- _Material for this task_:
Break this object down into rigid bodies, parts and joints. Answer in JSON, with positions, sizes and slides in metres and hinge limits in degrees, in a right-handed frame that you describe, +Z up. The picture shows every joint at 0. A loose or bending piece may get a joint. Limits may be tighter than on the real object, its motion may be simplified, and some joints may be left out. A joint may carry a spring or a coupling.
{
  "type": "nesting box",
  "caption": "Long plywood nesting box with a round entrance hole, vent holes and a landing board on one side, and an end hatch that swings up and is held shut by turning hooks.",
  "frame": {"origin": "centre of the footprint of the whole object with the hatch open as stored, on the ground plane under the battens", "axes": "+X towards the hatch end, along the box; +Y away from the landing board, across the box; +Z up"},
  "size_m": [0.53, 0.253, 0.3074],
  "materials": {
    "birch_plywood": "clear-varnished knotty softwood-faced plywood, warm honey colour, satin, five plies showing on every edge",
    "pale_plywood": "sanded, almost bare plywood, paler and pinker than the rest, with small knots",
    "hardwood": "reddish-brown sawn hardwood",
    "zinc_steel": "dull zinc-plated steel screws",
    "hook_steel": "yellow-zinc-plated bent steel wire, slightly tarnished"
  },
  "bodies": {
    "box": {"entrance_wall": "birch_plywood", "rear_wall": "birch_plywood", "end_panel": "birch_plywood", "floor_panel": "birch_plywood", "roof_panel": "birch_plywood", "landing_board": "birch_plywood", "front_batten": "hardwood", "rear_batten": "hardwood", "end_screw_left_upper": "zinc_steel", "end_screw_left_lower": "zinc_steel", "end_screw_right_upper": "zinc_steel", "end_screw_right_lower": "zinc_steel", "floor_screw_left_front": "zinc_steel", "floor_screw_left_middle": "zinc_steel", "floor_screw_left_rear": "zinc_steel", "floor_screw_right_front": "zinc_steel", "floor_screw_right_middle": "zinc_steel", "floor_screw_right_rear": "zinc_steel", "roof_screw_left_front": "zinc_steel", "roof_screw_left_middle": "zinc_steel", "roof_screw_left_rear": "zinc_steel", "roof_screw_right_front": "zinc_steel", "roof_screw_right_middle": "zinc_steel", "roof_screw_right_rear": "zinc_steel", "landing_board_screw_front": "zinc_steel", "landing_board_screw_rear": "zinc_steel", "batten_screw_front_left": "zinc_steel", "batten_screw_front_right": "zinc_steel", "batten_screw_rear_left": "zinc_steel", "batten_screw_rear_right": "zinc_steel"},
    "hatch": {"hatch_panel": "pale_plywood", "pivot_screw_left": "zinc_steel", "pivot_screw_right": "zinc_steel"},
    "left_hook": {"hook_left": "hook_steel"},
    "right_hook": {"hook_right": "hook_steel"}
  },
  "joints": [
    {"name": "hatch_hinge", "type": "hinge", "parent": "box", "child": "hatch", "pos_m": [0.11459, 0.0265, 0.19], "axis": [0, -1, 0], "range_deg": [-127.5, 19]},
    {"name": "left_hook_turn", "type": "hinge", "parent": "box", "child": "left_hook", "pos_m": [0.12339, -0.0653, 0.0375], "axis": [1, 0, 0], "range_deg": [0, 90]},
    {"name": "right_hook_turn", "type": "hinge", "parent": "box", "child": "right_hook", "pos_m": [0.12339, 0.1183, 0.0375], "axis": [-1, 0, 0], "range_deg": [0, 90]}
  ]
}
--
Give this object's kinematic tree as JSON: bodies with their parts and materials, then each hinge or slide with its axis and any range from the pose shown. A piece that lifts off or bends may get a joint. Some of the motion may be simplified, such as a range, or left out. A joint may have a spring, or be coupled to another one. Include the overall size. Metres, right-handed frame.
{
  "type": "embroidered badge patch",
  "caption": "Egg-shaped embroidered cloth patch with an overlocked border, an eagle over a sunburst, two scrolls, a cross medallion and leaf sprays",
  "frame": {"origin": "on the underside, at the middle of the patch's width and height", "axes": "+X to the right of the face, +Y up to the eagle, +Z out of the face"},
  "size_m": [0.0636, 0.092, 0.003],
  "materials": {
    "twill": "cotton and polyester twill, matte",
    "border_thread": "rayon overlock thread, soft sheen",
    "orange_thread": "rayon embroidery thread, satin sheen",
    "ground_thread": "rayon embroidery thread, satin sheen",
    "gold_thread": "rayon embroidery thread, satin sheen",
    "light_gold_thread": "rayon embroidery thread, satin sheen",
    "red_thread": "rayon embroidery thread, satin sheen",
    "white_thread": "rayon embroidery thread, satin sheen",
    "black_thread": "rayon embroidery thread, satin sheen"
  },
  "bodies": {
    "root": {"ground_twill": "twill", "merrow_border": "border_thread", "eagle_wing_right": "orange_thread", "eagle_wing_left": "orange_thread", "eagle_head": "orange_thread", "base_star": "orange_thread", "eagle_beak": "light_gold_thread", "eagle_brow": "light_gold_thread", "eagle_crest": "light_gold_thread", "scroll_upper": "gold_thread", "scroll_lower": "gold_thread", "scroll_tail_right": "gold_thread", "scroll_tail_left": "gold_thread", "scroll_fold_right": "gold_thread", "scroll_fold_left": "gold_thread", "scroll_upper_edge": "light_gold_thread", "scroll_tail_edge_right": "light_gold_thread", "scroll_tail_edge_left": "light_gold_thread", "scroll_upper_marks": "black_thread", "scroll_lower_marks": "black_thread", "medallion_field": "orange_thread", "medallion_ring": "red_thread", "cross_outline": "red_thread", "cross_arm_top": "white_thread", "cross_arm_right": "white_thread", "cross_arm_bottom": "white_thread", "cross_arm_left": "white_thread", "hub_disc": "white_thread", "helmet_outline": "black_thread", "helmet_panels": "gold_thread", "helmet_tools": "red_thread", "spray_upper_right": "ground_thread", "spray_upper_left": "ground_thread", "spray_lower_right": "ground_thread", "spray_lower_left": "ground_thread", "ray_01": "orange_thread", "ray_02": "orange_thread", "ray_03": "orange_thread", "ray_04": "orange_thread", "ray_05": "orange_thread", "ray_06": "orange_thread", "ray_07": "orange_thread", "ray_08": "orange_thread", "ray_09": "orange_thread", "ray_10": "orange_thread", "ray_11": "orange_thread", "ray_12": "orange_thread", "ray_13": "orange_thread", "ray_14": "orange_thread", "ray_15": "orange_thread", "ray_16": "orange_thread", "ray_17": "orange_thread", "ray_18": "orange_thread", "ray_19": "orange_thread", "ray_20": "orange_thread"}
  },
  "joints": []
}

- _Requirements_: Scan the listing above and identify each line holding the string "from"; copy every such line.

- _Response_:
  "frame": {"origin": "centre of the footprint of the whole object with the hatch open as stored, on the ground plane under the battens", "axes": "+X towards the hatch end, along the box; +Y away from the landing board, across the box; +Z up"},
Give this object's kinematic tree as JSON: bodies with their parts and materials, then each hinge or slide with its axis and any range from the pose shown. A piece that lifts off or bends may get a joint. Some of the motion may be simplified, such as a range, or left out. A joint may have a spring, or be coupled to another one. Include the overall size. Metres, right-handed frame.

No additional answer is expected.